## DATA BLOCK

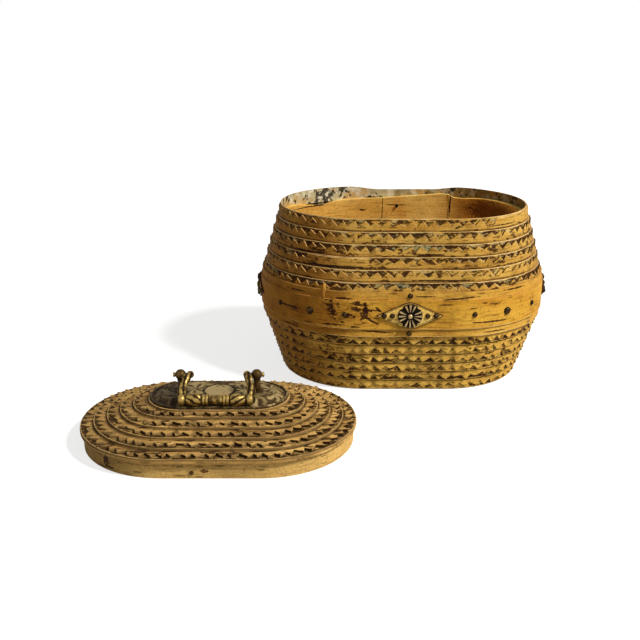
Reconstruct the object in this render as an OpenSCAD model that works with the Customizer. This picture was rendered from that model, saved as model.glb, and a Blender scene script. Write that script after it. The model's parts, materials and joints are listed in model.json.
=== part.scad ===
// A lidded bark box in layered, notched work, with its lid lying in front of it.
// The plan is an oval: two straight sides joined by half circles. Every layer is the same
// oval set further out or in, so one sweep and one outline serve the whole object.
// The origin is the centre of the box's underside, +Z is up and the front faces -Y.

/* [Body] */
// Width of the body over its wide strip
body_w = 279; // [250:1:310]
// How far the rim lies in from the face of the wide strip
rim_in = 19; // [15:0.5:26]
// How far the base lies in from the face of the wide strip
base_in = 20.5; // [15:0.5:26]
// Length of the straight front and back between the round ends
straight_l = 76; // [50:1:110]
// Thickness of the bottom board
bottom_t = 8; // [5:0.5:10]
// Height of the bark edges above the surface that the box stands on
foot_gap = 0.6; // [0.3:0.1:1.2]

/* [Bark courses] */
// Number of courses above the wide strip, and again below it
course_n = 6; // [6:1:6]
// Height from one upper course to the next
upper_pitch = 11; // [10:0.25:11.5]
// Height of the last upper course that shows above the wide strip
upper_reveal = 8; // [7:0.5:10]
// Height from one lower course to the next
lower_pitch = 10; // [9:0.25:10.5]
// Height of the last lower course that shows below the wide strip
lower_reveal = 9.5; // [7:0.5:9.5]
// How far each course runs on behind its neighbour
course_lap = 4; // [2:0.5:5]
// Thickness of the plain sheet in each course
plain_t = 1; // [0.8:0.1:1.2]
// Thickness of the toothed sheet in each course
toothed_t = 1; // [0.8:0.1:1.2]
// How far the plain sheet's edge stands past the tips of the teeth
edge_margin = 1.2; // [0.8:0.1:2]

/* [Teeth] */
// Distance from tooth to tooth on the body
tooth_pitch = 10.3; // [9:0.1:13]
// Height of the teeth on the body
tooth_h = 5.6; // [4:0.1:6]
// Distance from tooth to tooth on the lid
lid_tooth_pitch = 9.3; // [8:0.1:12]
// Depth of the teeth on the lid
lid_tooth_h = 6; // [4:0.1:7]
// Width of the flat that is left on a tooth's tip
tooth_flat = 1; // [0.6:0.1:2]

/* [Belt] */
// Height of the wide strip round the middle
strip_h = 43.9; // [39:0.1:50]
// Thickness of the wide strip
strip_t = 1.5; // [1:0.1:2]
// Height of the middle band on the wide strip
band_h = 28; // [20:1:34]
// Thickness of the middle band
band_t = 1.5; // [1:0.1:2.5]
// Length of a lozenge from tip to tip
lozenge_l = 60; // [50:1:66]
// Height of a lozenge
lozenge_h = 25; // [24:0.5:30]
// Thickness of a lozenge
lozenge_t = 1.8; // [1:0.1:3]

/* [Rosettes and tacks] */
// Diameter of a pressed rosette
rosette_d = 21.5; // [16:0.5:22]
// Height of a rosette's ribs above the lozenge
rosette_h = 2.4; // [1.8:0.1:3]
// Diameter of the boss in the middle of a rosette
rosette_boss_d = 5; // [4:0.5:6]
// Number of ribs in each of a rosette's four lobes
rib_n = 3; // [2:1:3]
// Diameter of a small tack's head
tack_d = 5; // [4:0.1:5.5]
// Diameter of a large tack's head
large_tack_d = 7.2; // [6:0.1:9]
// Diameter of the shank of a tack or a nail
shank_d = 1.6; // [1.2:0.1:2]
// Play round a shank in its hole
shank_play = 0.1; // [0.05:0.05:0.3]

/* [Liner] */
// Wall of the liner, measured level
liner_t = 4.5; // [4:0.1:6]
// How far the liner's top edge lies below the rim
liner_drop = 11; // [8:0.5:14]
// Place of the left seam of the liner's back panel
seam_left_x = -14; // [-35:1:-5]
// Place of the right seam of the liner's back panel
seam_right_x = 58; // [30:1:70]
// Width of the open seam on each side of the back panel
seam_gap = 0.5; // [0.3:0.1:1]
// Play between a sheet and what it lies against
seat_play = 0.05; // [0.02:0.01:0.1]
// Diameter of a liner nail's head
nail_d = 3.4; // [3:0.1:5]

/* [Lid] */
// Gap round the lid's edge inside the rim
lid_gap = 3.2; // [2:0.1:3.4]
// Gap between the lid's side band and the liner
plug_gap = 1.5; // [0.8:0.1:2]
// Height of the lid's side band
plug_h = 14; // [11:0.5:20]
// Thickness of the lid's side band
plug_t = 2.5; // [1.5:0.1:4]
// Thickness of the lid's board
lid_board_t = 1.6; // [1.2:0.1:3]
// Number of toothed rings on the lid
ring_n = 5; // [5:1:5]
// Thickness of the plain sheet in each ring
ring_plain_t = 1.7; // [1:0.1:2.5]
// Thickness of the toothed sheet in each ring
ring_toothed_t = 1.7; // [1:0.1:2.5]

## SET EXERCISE
Extract all of the data exactly as written.

## FULL ANSWER
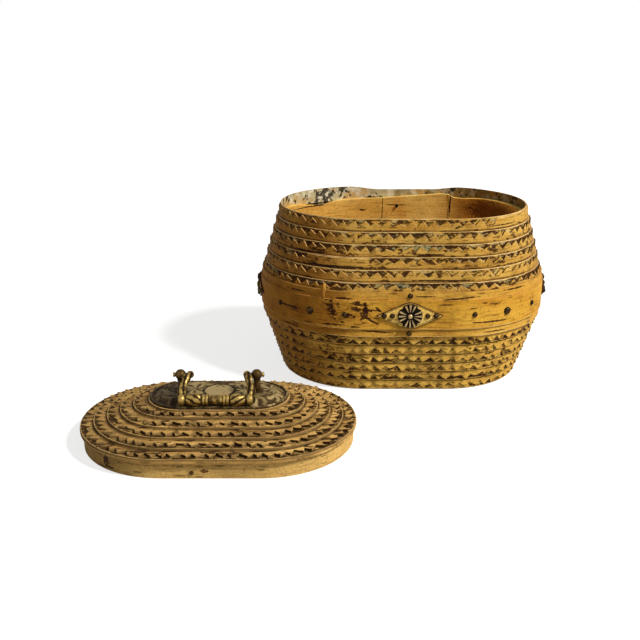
Reconstruct the object in this render as an OpenSCAD model that works with the Customizer. This picture was rendered from that model, saved as model.glb, and a Blender scene script. Write that script after it. The model's parts, materials and joints are listed in model.json.
=== part.scad ===
// A lidded bark box in layered, notched work, with its lid lying in front of it.
// The plan is an oval: two straight sides joined by half circles. Every layer is the same
// oval set further out or in, so one sweep and one outline serve the whole object.
// The origin is the centre of the box's underside, +Z is up and the front faces -Y.

/* [Body] */
// Width of the body over its wide strip
body_w = 279; // [250:1:310]
// How far the rim lies in from the face of the wide strip
rim_in = 19; // [15:0.5:26]
// How far the base lies in from the face of the wide strip
base_in = 20.5; // [15:0.5:26]
// Length of the straight front and back between the round ends
straight_l = 76; // [50:1:110]
// Thickness of the bottom board
bottom_t = 8; // [5:0.5:10]
// Height of the bark edges above the surface that the box stands on
foot_gap = 0.6; // [0.3:0.1:1.2]

/* [Bark courses] */
// Number of courses above the wide strip, and again below it
course_n = 6; // [6:1:6]
// Height from one upper course to the next
upper_pitch = 11; // [10:0.25:11.5]
// Height of the last upper course that shows above the wide strip
upper_reveal = 8; // [7:0.5:10]
// Height from one lower course to the next
lower_pitch = 10; // [9:0.25:10.5]
// Height of the last lower course that shows below the wide strip
lower_reveal = 9.5; // [7:0.5:9.5]
// How far each course runs on behind its neighbour
course_lap = 4; // [2:0.5:5]
// Thickness of the plain sheet in each course
plain_t = 1; // [0.8:0.1:1.2]
// Thickness of the toothed sheet in each course
toothed_t = 1; // [0.8:0.1:1.2]
// How far the plain sheet's edge stands past the tips of the teeth
edge_margin = 1.2; // [0.8:0.1:2]

/* [Teeth] */
// Distance from tooth to tooth on the body
tooth_pitch = 10.3; // [9:0.1:13]
// Height of the teeth on the body
tooth_h = 5.6; // [4:0.1:6]
// Distance from tooth to tooth on the lid
lid_tooth_pitch = 9.3; // [8:0.1:12]
// Depth of the teeth on the lid
lid_tooth_h = 6; // [4:0.1:7]
// Width of the flat that is left on a tooth's tip
tooth_flat = 1; // [0.6:0.1:2]

/* [Belt] */
// Height of the wide strip round the middle
strip_h = 43.9; // [39:0.1:50]
// Thickness of the wide strip
strip_t = 1.5; // [1:0.1:2]
// Height of the middle band on the wide strip
band_h = 28; // [20:1:34]
// Thickness of the middle band
band_t = 1.5; // [1:0.1:2.5]
// Length of a lozenge from tip to tip
lozenge_l = 60; // [50:1:66]
// Height of a lozenge
lozenge_h = 25; // [24:0.5:30]
// Thickness of a lozenge
lozenge_t = 1.8; // [1:0.1:3]

/* [Rosettes and tacks] */
// Diameter of a pressed rosette
rosette_d = 21.5; // [16:0.5:22]
// Height of a rosette's ribs above the lozenge
rosette_h = 2.4; // [1.8:0.1:3]
// Diameter of the boss in the middle of a rosette
rosette_boss_d = 5; // [4:0.5:6]
// Number of ribs in each of a rosette's four lobes
rib_n = 3; // [2:1:3]
// Diameter of a small tack's head
tack_d = 5; // [4:0.1:5.5]
// Diameter of a large tack's head
large_tack_d = 7.2; // [6:0.1:9]
// Diameter of the shank of a tack or a nail
shank_d = 1.6; // [1.2:0.1:2]
// Play round a shank in its hole
shank_play = 0.1; // [0.05:0.05:0.3]

/* [Liner] */
// Wall of the liner, measured level
liner_t = 4.5; // [4:0.1:6]
// How far the liner's top edge lies below the rim
liner_drop = 11; // [8:0.5:14]
// Place of the left seam of the liner's back panel
seam_left_x = -14; // [-35:1:-5]
// Place of the right seam of the liner's back panel
seam_right_x = 58; // [30:1:70]
// Width of the open seam on each side of the back panel
seam_gap = 0.5; // [0.3:0.1:1]
// Play between a sheet and what it lies against
seat_play = 0.05; // [0.02:0.01:0.1]
// Diameter of a liner nail's head
nail_d = 3.4; // [3:0.1:5]

/* [Lid] */
// Gap round the lid's edge inside the rim
lid_gap = 3.2; // [2:0.1:3.4]
// Gap between the lid's side band and the liner
plug_gap = 1.5; // [0.8:0.1:2]
// Height of the lid's side band
plug_h = 14; // [11:0.5:20]
// Thickness of the lid's side band
plug_t = 2.5; // [1.5:0.1:4]
// Thickness of the lid's board
lid_board_t = 1.6; // [1.2:0.1:3]
// Number of toothed rings on the lid
ring_n = 5; // [5:1:5]
// Thickness of the plain sheet in each ring
ring_plain_t = 1.7; // [1:0.1:2.5]
// Thickness of the toothed sheet in each ring
ring_toothed_t = 1.7; // [1:0.1:2.5]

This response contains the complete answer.